We can also encode solutions of Post Correspondance Problems (PCP), which are not recursive languages:

Suppose we have two alphabets A = { X, Y, Z } et O = { a, b } and two morphisms m1 and m2 from A to O* defined as

- m1(X) = a, m1(Y) = ab, m1(Z) = bba
- m2(X) = baa, m2(Y) = aa, m2(Z) = bb

Solutions of this instance of PCP are words such that their images by m1 and m2 are equal. for instance ZYZX is a solution: both images are bbaabbbaa.
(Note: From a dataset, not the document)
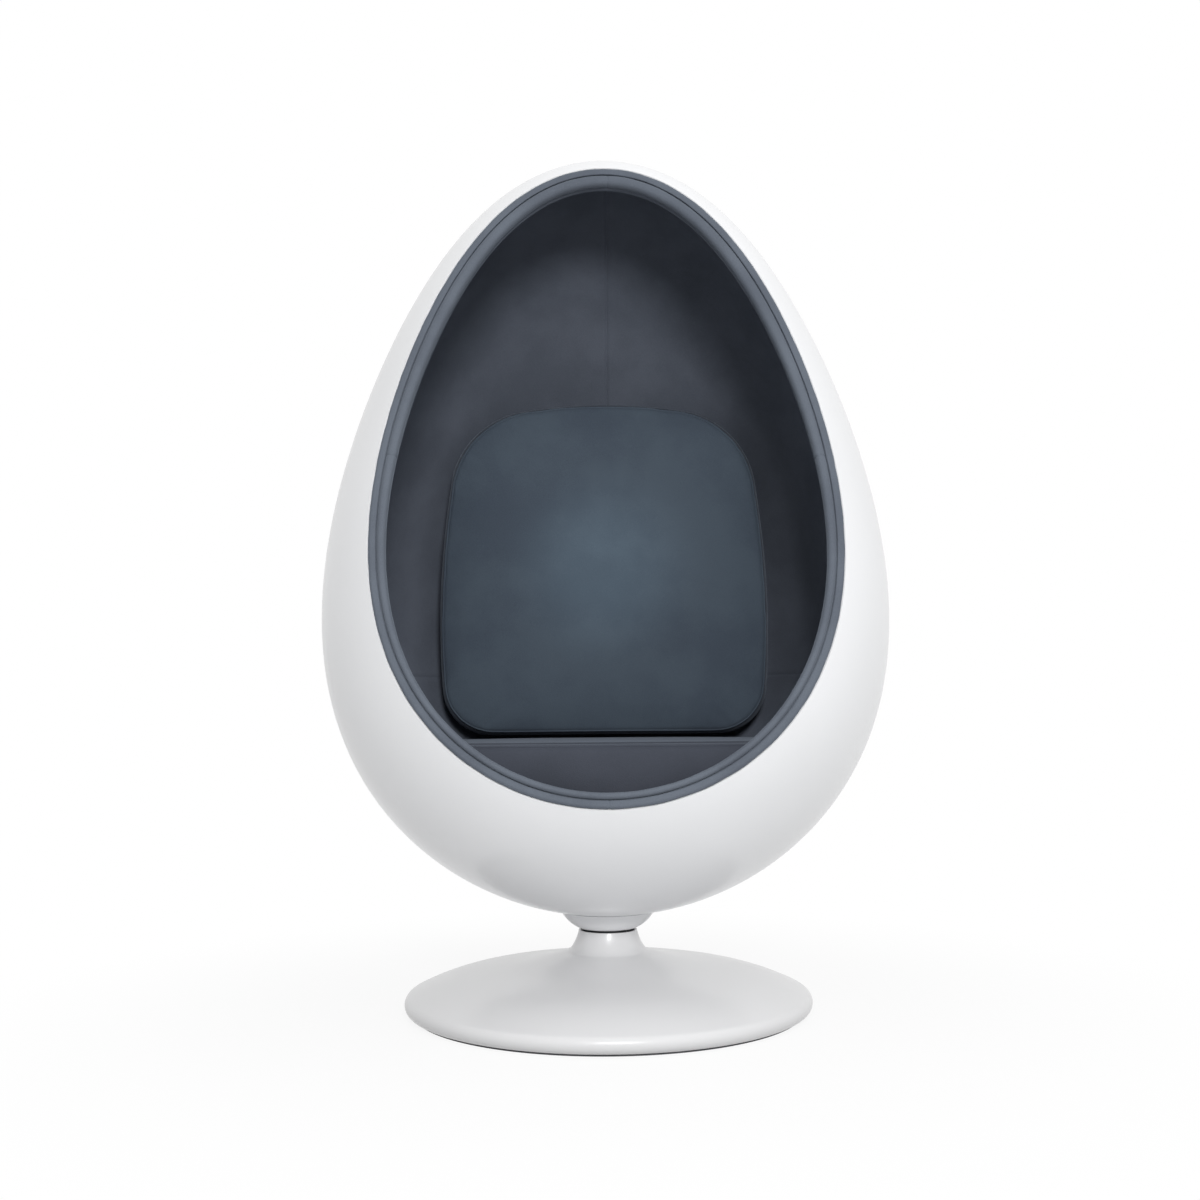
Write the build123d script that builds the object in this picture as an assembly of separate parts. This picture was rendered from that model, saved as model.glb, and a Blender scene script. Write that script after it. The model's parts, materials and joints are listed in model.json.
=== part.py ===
"""Pod chair: an egg-shaped glass-fibre shell on a round trumpet pedestal, free to swivel.

Millimetres.  Z is the swivel axis and points up, Z = 0 is the floor, and the pod opens
towards -Y.  Every sub-part is written as one STEP file.
"""
import os
from math import atan2, cos, degrees, hypot, pi, radians, sin, sqrt, tan

from build123d import *

os.makedirs("parts", exist_ok=True)

# ---------------------------------------------------------------- pod shell
SHELL_WIDTH = 880.0            # widest diameter of the egg
SHELL_HEIGHT = 1189.0          # bottom pole to top pole
SHELL_BOTTOM = 143.0           # height of the bottom pole above the floor
SHELL_WALL = 6.0
EGG_TAPER = 0.241              # how much slimmer the top is than the bottom
EGG_BULGE = 0.036              # fullness shared by both ends
EGG_SHOULDER = 0.076           # straightens the flank between waist and top
OUTLINE_SPANS = 16             # spans of the outline from pole to pole

# ---------------------------------------------------------------- opening and its trim
RIM_BOTTOM = 329.0             # height of the opening's lowest point
OPENING_LEAN = 11.65           # degrees that the opening leans back
RIM_CENTRE_RISE = 480.0        # up the opening, where the rays to its rim start
RIM_POINTS = 32                # points of the rim that its trim follows
RIM_NUDGE = 0.01               # radians to either side, for the rim's direction
BAND_WIDTH = 14.0              # flat fabric band over the shell's cut edge
BAND_DEPTH = 8.0
BAND_SETBACK = 0.5             # band lies this far inside the shell's outer face
BAND_ROUND = 3.0
ROLL_WIDTH = 14.0              # padded roll inside the band
ROLL_DEPTH = 17.0
ROLL_PROUD = 3.0               # roll stands this far in front of the band
ROLL_ROUND = 6.5
GROOVE = 1.2                   # gap between band and roll
BOLSTER_DEPTH = 12.0           # foam strip in the shell that carries the roll
BOLSTER_ROUND = 9.0
BOLSTER_SETBACK = 3.0          # the roll overhangs the strip by this much

# ---------------------------------------------------------------- lining
LINING_FOAM = 10.0
LINING_FABRIC = 2.0
LINING_SEAM_HEIGHT = 518.0     # level seam between the upper panels and the lower one
GLUE_LINE = 0.3                # between parts that are bonded or lie on each other

# ---------------------------------------------------------------- seat deck
DECK_TOP = 300.0
DECK_THICKNESS = 12.0
DECK_EDGE_CLEARANCE = 1.0
BLOCK_COUNT = 4                # timber blocks bonded into the shell under the deck
BLOCK_WIDTH = 80.0
BLOCK_HEIGHT = 40.0
BLOCK_REACH = 75.0             # how far a block stands in from the deck's edge
DECK_SCREW_INSET = 45.0        # from the deck's edge
DECK_SCREW_RADIUS = 2.5
DECK_SCREW_HEAD = 5.0
DECK_SCREW_LENGTH = 35.0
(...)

The language of solution can be represented by this type declaration:

[code language=”fsharp”]

type empty

type ‘a a = Dummy

type ‘a b = Dummy

type (_,_) z =

| X : (‘t1, ‘t2) s -> (‘t1 a, ‘t2 b a a) z

| Y : (‘t1, ‘t2) s -> (‘t1 a b, ‘t2 a a) z

| Z : (‘t1, ‘t2) s -> (‘t1 b b a, ‘t2 b b) z

and (_,_) s =

| End : (empty,empty) s

| X : (‘t1, ‘t2) s -> (‘t1 a, ‘t2 b a a) s

| Y : (‘t1, ‘t2) s -> (‘t1 a b, ‘t2 a a) s

| Z : (‘t1, ‘t2) s -> (‘t1 b b a, ‘t2 b b) s

type start = Start : (‘a,’a) z -> start

let v = X (Z (Y (Z End)))

let r = Start (X (Z (Y (Z End))))

[/code]

## Open question

Can every context free language (not deterministic) be represented like that ? Notice that the classical example of the palindrome can be represented (proof let to the reader).

## Conclusion

So we have a nice extension available that allows you to define a new syntax by merely declaring a type. The code is available on github. We are waiting for the nice syntax you will invent !

PS: Their may remain a small problem… If inadvertently you mistype something you may find some quite complicated type errors attacking you like a pyranha instead of a syntax error.